If this sounds too easy, that’s because it is. District leaders shouldn’t just give the facts that reporters are looking for. By doing so, reporters are left to interpret the facts on their own. A reporter might gain the statistic they wanted, but they don’t know what it means, which factors influenced it or who was involved with certain decisions. Reporters attempt to fill in the blanks, and most of the time, their interpretations miss the mark in some way or another.
Media engagement involves way more than answering a reporter’s questions. As a school leader, you know which information is most important for telling the district’s story. More often than not, a reporter’s questions won’t touch on that information. Don’t be afraid to speak up and provide additional insight. You’ll protect the district’s reputation, and the reporter will have a better (and more accurate) story to tell. Everyone benefits when you go beyond a reporter’s questions!
Reporters don’t always know what they need
A reporter’s question is often a shot in the dark. Reporters don’t ask the wrong questions to be malicious or trick you into making the district look bad (at least, not most of the time). They simply don’t always know what information they need to tell the story. Reporters cover stories on a variety of topics, but they’re not necessarily experts on any of them.
The same rings true for education policy. Reporters generally don’t know the first thing about how to run a school district. Often, the only knowledge a reporter has about education comes from their time as a student in public schools—and of course, attending and running a school are two very different things. Given their lack of expertise, it’s not surprising that a reporter would ask you the wrong questions during an interview.
Dealing with reporters can be frustrating, but let’s take a moment to give them our sympathy. Reporters face a ton of pressure to cover stories when they know little or nothing about the subject! You’re the expert on education policy, so it’s your responsibility to guide the conversation. Answer their initial questions, then add whatever information you deem necessary for fleshing out the story. You’re making their job easier, and they’ll be grateful for it.
Shape your story with additional information
As you’ve learned by now, a reporter’s questions alone aren’t sufficient for telling your district’s story. Listing a bunch of facts and statistics only illuminates part of the picture. It’s in everyone’s best interest—the reporter’s, the readers’ and your district’s—to go above and beyond the reporter’s initial questions.
Here’s a good rule of thumb: more information is better than less information. Too many times, district leaders stick to a reporter’s questions because they’re scared of oversharing. This often backfires because the facts are missing crucial context. Of course, there are some things you can’t share, like pupil records. However, any information you’re allowed to disclose can only help your district.

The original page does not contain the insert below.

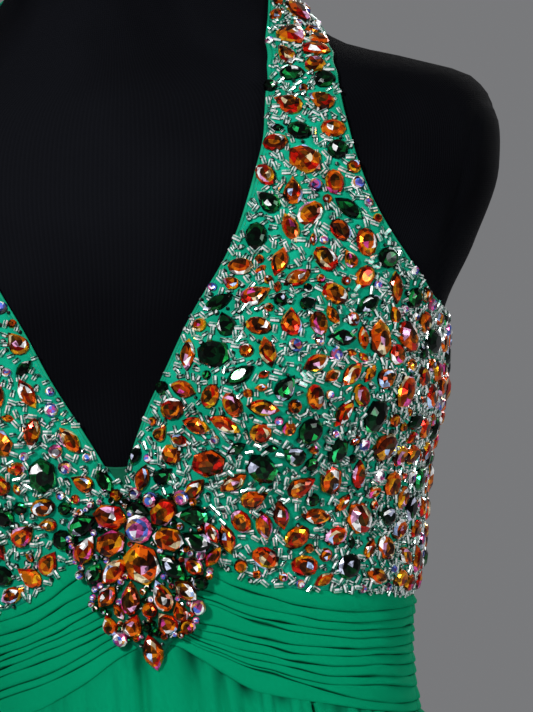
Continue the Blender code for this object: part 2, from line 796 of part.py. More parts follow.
def build_pleated(name, rows, sign, material, parent):
    """A wall whose outer rows stand in pleats over a plain inside."""
    high, wide = len(rows), len(rows[0])
    outer = [over_figure(sign * t, z, CLOTH_OUT + rise) for row in rows for t, z, rise in row]
    rim = [(0, c) for c in range(wide)] + [(r, wide - 1) for r in range(1, high)]
    rim += [(high - 1, c) for c in range(wide - 2, -1, -1)] + [(r, 0) for r in range(high - 2, 0, -1)]
    outline = [(rows[r][c][0], rows[r][c][1]) for r, c in rim]
    inner = grid_inside(outline, INNER_STEP, INNER_STEP * 0.45)
    points = outer + [over_figure(sign * t, z, CLOTH_IN) for t, z in outline + inner]
    first_inner = len(outer)
    faces = []
    for r in range(high - 1):
        for c in range(wide - 1):
            a = r * wide + c
            faces += [[a, a + 1, a + wide + 1], [a, a + wide + 1, a + wide]]
    faces += [[i + first_inner for i in reversed(face)] for face in triangulate(outline, inner)]
    for k, (r, c) in enumerate(rim):
        n = (k + 1) % len(rim)
        a, b = r * wide + c, rim[n][0] * wide + rim[n][1]
        faces += [[a, k + first_inner, n + first_inner], [a, n + first_inner, b]]
    if sign < 0:
        faces = [list(reversed(face)) for face in faces]
    add_object(name, points, faces, material, parent)


def applique_outline():
    """The closed edge of the applique, anticlockwise from outside."""
    edge = [(x, z) for x, z in reversed(APPLIQUE_EDGE)] + [(-x, z) for x, z in APPLIQUE_EDGE[1:-1]]
    return [(turn_at(x + APPLIQUE_SHIFT, z), z) for x, z in edge]


def applique_lift(inner):
    """Its inside clears the plain bodice above and the raised pleats below."""
    def lift(_turn, z):
        share = min(1.0, max(0.0, (APPLIQUE_STEP_Z - z) / APPLIQUE_STEP))
        clear = CLOTH_OUT + APPLIQUE_CLEAR + share * PLEAT_RISE
        return clear if inner else clear + APPLIQUE_THICK
    return lift


def build_applique(materials, parent):
    """The thick stone applique at centre front, its large stones raised."""
    stones = []
    for x, z, length, width, height, tilt in APPLIQUE_STONES:
        for sign in ((1, -1) if x > 0 else (1,)):
            kind = "oval" if width > OVAL_LEAST_WIDTH else "navette"
            stones.append({"kind": kind, "turn": turn_at(sign * x + APPLIQUE_SHIFT, z), "z": z,
                           "tilt": tilt if sign > 0 else 180 - tilt, "length": length,
                           "width": width, "height": height})
    points, edges = raise_stones(stones)
    wall_object("centre_applique", applique_outline(), applique_lift(True), applique_lift(False),
                materials["applique"], parent, points, edges, (), APPLIQUE_INNER_STEP)


def fold_at(turn):
    """Where a turn lies among the folds: the wave's height and its depth factor."""
    total = sum(share for share, _ in FOLDS)
    at = (turn % 360) / 360 * total
    for share, depth in FOLDS:
        if at <= share:
            wave = at / share
            return math.cos(2 * math.pi * wave), depth
        at -= share
    return 1.0, FOLDS[-1][1]


def fold_turns(start, end):
    """Turns at the crests, valleys and slopes of the folds between two turns."""
    total = sum(share for share, _ in FOLDS)
    marks, at = [], 0.0
    for share, _ in FOLDS:
        marks += [(at + share * k / 6) / total * 360 for k in range(6)]
        at += share
    marks += [m + 360 for m in marks]
    inside = [m for m in marks if start + 1.2 < m < end - 1.2]
    return [start] + inside + [end]


def skirt_point(turn, z, lift):
    """The skirt's surface: close to the figure at its seam, folded below."""
    row = smooth_row(SKIRT, z)
    wave, depth = fold_at(turn)
    seam_z = smooth_row(SKIRT_SEAM, abs((turn + 180) % 360 - 180))[0]
    near = min(1.0, max(0.0, (seam_z - z) / GATHER_LENGTH))
    near = near * near * (3 - 2 * near)
    close = over_figure(turn, z, lift)
    base = section_point(row, turn, z)
    outward = Vector((base.x, base.y - row[3], 0)).normalized()
    fall = base + outward * (row[5] * depth * wave + lift - CLOTH_OUT)
    return close.lerp(fall, near)


def build_skirt(materials, parent):
    """Front and two back gores, gathered under the midriff seam, down to the hem."""
    pieces = (("skirt_front", -90, 90), ("skirt_back_left", 90, 180), ("skirt_back_right", -180, -90))
    for name, start, end in pieces:
        turns = [t - start % 360 + start for t in fold_turns(start % 360, start % 360 + end - start)]
        rows = []
        for share in reversed(SKIRT_ROWS):
            row = []
            for turn in turns:
                seam = smooth_row(SKIRT_SEAM, abs(turn))[0] - SEAM_GAP
                row.append((turn, seam + (HEM_Z - seam) * share))
            section = smooth_row(SKIRT, row[0][1])
            for end_of_row, inward in ((0, 1), (-1, -1)):
                turn, z = row[end_of_row]
                at_back = abs(turn) == 180
                radius = section[2] if at_back else section[0]
                half_gap = math.degrees(SEAM_GAP / 2 / radius) * (ZIP_SHARE if at_back else 1)
                row[end_of_row] = (turn + inward * half_gap, z)
            rows.append(row)

        def surface(r, c, face, rows=rows):
            turn, z = rows[r][c]
            return skirt_point(turn, z, CLOTH_OUT if face == 0 else CLOTH_OUT - SKIRT_THICK)

        grid_wall(name, rows, surface, materials["chiffon"], parent)


def ring_solid(name, rings, material, parent, origin=(0, 0, 0)):
    """A closed solid through rings of points, its two ends filled."""
    count = len(rings[0])
    points = [p for ring in rings for p in ring]
    faces = [list(reversed(range(count)))]
    for r in range(len(rings) - 1):
        for k in range(count):
            n = (k + 1) % count
            a, b = r * count + k, r * count + n
            faces += [[a, b, b + count], [a, b + count, a + count]]
    faces.append([(len(rings) - 1) * count + k for k in range(count)])
    return add_object(name, points, faces, material, parent, origin)


def turned(name, profile, sides, material, parent):
    """A round piece on the Z axis from (radius, height) rows, bottom to top."""
    rings = [[Vector((r * math.cos(2 * math.pi * k / sides), r * math.sin(2 * math.pi * k / sides), z))
              for k in range(sides)] for r, z in profile]
    return ring_solid(name, rings, material, parent)


def build_form(materials, parent):
    """The jersey-covered torso without limbs, its neck cap, pole, collar and base."""
    turns = [-90 + 180 * k / FORM_FRONT_SIDES for k in range(FORM_FRONT_SIDES)]
    turns += [90 + 180 * k / FORM_BACK_SIDES for k in range(FORM_BACK_SIDES)]
    rings = []
    for z in FORM_HEIGHTS:
        sink = FORM_SINK if z > TORSO_BOTTOM_Z else FORM_BEVEL
        rings.append([over_figure(turn, z, -sink) for turn in turns])
    for point in rings[0]:
        point.z = TORSO_BOTTOM_Z
    ring_solid("form_torso", rings, materials["jersey"], parent)
    half_w, front, back, mid_y, _ = smooth_row(FIGURE, NECK_TOP_Z)
    cap = []
    for share, rise in CAP_PROFILE:
        row = (half_w * share, front * share, back * share, mid_y, 0.0)
        cap.append([section_point(row, 360 * k / CAP_SIDES, NECK_TOP_Z + rise) for k in range(CAP_SIDES)])
    ring_solid("form_neck_cap", cap, materials["cap"], parent)
    pole = ((POLE_R, BASE_PROFILE[-1][1] + TOUCH_GAP),
            (POLE_R, TORSO_BOTTOM_Z - COLLAR_HEIGHT - TOUCH_GAP))
    turned("form_base", BASE_PROFILE, 36, materials["steel"], parent)
    turned("form_pole", pole, 16, materials["chrome"], parent)
    turned("form_collar", COLLAR_PROFILE, 24, materials["steel"], parent)


def box_part(name, size, centre, parent, material):
    """A box with its sizes in x, y, z around a centre."""
    half = [s / 2 for s in size]
    points = [Vector((centre[0] + sx * half[0], centre[1] + sy * half[1], centre[2] + sz * half[2]))
              for sz in (-1, 1) for sy in (-1, 1) for sx in (-1, 1)]
    faces = [[0, 2, 3, 1], [4, 5, 7, 6], [0, 1, 5, 4], [1, 3, 7, 5], [3, 2, 6, 7], [2, 0, 4, 6]]
    return add_object(name, points, faces, material, parent)


def combine(base, tools, operation):
    """Boolean with tools that stay out of the finished model."""
    for tool in tools:
        change = base.modifiers.new(operation.lower(), "BOOLEAN")
        change.operation = operation
        change.object = tool
        tool.hide_render = True
        tool.display_type = "WIRE"
    return base


def build_zip(materials, parent):
    """The slider at the top of the centre-back zip and its hinged pull tab."""
    seats = [figure_point(180, ZIP_Z + share * ZIP_PLATE[2]) for share in (-0.5, 0.0, 0.5)]
    plate_y = max(seat.y for seat in seats) + CLOTH_OUT + ZIP_SEAT
    plate_top = plate_y + ZIP_PLATE[1]
    bar_y = plate_top + ZIP_CLEAR + ZIP_BAR / 2
    roof_y = bar_y + ZIP_BAR / 2 + ZIP_CLEAR
    bridge_low, bridge_high = plate_top - ZIP_SEAT, roof_y + ZIP_BRIDGE_STRIP
    slider = box_part("zip_slider", ZIP_PLATE, (0, plate_y + ZIP_PLATE[1] / 2, ZIP_Z),
                      parent, materials["zip"])
    bridge = box_part("cut_bridge", (ZIP_BRIDGE_W, bridge_high - bridge_low, ZIP_BRIDGE_H),
                      (0, (bridge_high + bridge_low) / 2, ZIP_Z), parent, materials["zip"])
    eye = box_part("cut_eye", (ZIP_BRIDGE_W * 2, roof_y - plate_top, ZIP_BRIDGE_H - 2 * ZIP_BRIDGE_STRIP),
                   (0, (roof_y + plate_top) / 2, ZIP_Z), parent, materials["zip"])
    combine(slider, [bridge], "UNION")
    combine(slider, [eye], "DIFFERENCE")
    outline = list(TAB_HALF_OUTLINE) + [(-x, z) for x, z in reversed(TAB_HALF_OUTLINE)]
    count = len(outline)
    points = [Vector((x, bar_y + dy, ZIP_Z + z)) for dy in (-ZIP_BAR / 2, ZIP_BAR / 2)
              for x, z in outline]
    faces = [list(range(count)), list(reversed(range(count, 2 * count)))]
    for k in range(count):
        n = (k + 1) % count
        faces.append([k, k + count, n + count, n])
    tab = add_object("zip_pull_tab", points, faces, materials["zip"], parent, (0, bar_y, ZIP_Z))
    turn_outwards(tab)
    hole = box_part("cut_hole", (TAB_HOLE[0], ZIP_BAR * 3, TAB_HOLE[1]),
                    (0, bar_y, ZIP_Z - ZIP_BAR / 2 - TAB_HOLE[1] / 2), parent, materials["zip"])
    combine(tab, [hole], "DIFFERENCE")
    print("zip hinge", round(bar_y, 5), round(ZIP_Z, 5))


def main():
    for item in list(bpy.data.objects):
        bpy.data.objects.remove(item, do_unlink=True)
    dress = bpy.data.objects.new("dress_on_form", None)
    bpy.context.scene.collection.objects.link(dress)
    materials = {
        "beaded": new_material("beaded_bodice", (0.03, 0.32, 0.19), 0.45),
        "satin": new_material("green_satin", (0.01, 0.25, 0.14), 0.40),
        "chiffon": new_material("green_chiffon", (0.00, 0.27, 0.12), 0.75),
        "applique": new_material("stone_applique", (0.55, 0.15, 0.04), 0.25),
        "jersey": new_material("black_jersey", (0.006, 0.006, 0.008), 0.90),
        "cap": new_material("black_cap", (0.01, 0.01, 0.01), 0.40),
        "steel": new_material("black_steel", (0.02, 0.02, 0.02), 0.45, 0.6),
        "chrome": new_material("bright_steel", (0.60, 0.60, 0.62), 0.25, 1.0),
        "zip": new_material("green_zip", (0.02, 0.22, 0.13), 0.35, 0.3),
    }
    build_form(materials, dress)
    build_bodice(materials, dress)
    build_straps(materials, dress)
    build_midriff(materials, dress)
    build_applique(materials, dress)
    build_skirt(materials, dress)
    build_zip(materials, dress)


main()
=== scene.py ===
import math
import random

import bmesh
import bpy
import numpy as np
from mathutils import Matrix, Vector
from mathutils.geometry import delaunay_2d_cdt


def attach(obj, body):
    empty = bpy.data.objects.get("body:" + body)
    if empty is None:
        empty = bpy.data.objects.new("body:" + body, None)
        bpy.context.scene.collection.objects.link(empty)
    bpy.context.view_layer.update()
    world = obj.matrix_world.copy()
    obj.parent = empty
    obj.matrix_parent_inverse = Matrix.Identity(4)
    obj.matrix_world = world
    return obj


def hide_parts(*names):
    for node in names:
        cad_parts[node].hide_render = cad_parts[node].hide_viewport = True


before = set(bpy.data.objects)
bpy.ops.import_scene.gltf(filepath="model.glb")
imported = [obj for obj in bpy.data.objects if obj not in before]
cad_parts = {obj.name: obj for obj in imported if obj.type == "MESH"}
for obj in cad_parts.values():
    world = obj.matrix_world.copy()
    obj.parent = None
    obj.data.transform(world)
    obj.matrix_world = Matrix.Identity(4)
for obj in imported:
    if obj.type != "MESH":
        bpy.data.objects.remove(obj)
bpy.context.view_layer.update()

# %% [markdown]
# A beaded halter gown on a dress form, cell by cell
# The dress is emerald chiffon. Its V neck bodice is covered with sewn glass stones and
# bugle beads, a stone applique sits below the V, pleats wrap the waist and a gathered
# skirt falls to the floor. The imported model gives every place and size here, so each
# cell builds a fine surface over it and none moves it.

BODY = "dress_and_form"

# %% [markdown]
# The camera comes first, because it decides which details are worth making.
# The picture looks a little from the wearer's left and leans by a few degrees, from one
# and a half metres away. One pixel covers about half a millimetre there, which is why
# single beads and pleats are modelled while the weave is only bump.

# %% Set the camera to the picture's angle
PICTURE_HEIGHT = 712
PIXEL_SIZE = 0.00054
CAMERA_DISTANCE = 1.5
CAMERA_AZIMUTH = math.radians(12)
CAMERA_ROLL = math.radians(-5.5)
CAMERA_TARGET = Vector((0.0557, 0.0112, 1.2859))
SENSOR = 24.0


def new_object(name, data):
    """An object in the scene's own collection."""
    item = bpy.data.objects.new(name, data)
    bpy.context.scene.collection.objects.link(item)
    return item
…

Communication is an art form. District leaders must learn when to add information and how to go about it. Remember, you’re the expert here. It’s pretty easy to tell when a question is irrelevant to your district’s story. After answering the reporter’s question, say something like, “May I suggest a different approach to the story? I have some further insight that would benefit your readers.” If they’re open to it, move forward by providing the necessary information.

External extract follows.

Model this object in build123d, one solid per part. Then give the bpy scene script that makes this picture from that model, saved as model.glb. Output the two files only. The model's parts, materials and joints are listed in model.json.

Always provide context with the facts
Every piece of information comes with context. In fact, the context is often more important than the information itself. Always explain what the information means, whether you’re answering a reporter’s question or providing additional insight to complete the story. Despite what they might think, reporters don’t just need the plain facts. They need the who, what, how and why that goes along with them.
For instance, a reporter might inquire about the decision surrounding a certain policy. Simply providing the answer would leave it open to interpretation. Paint a clear picture of the story by adding context to the policy decision. Describe who was involved and what research they used in the decision making process. When you provide context, the community is more likely to support the district’s decision.
Context is key to protecting your district’s reputation. Many districts will receive a negative news story when they didn’t do anything bad at all. Negative coverage stems from information being taken out of context. The more context you give, the less wiggle room reporters have to come up with their own interpretations.
Answer questions that make you look bad
This next piece of advice might sound counterintuitive. Up until this point, everything has been focused on how to make your district look good in the eyes of the community. Many school leaders wouldn’t dare to answer a question that makes their district look bad. As strange as it may sound, there are multiple benefits to giving reporters whatever they want.
District leaders who are willing to share the less savory details with reporters can establish a solid foundation of trust. A seasoned reporter can tell when a district leader is hiding something. If a district leader seems to be holding something back, the reporter will make a bigger deal out of an already negative story. Reporters hold a lot more respect for district leaders who are completely transparent. This can improve your district’s relationship with the media.
Being honest with reporters can also make your district a credible source of information. If you avoid a reporter’s question, they will turn to other sources for the answer. Sources outside your district are often inaccurate and don’t have the district’s best interest at heart. Some information might make your district look bad, but it’s better to hear it from you than from another source. When a reporter needs information in the future, they’ll come to you before anyone else.
When you speak with a reporter, remember these key tips: more is better than less, always provide context and don’t be afraid to make your district look bad. Engaging reporters the right way will establish trust, credibility and a lasting relationship. They’ll end up with a better story, and readers will get to see everything your district does to improve public education.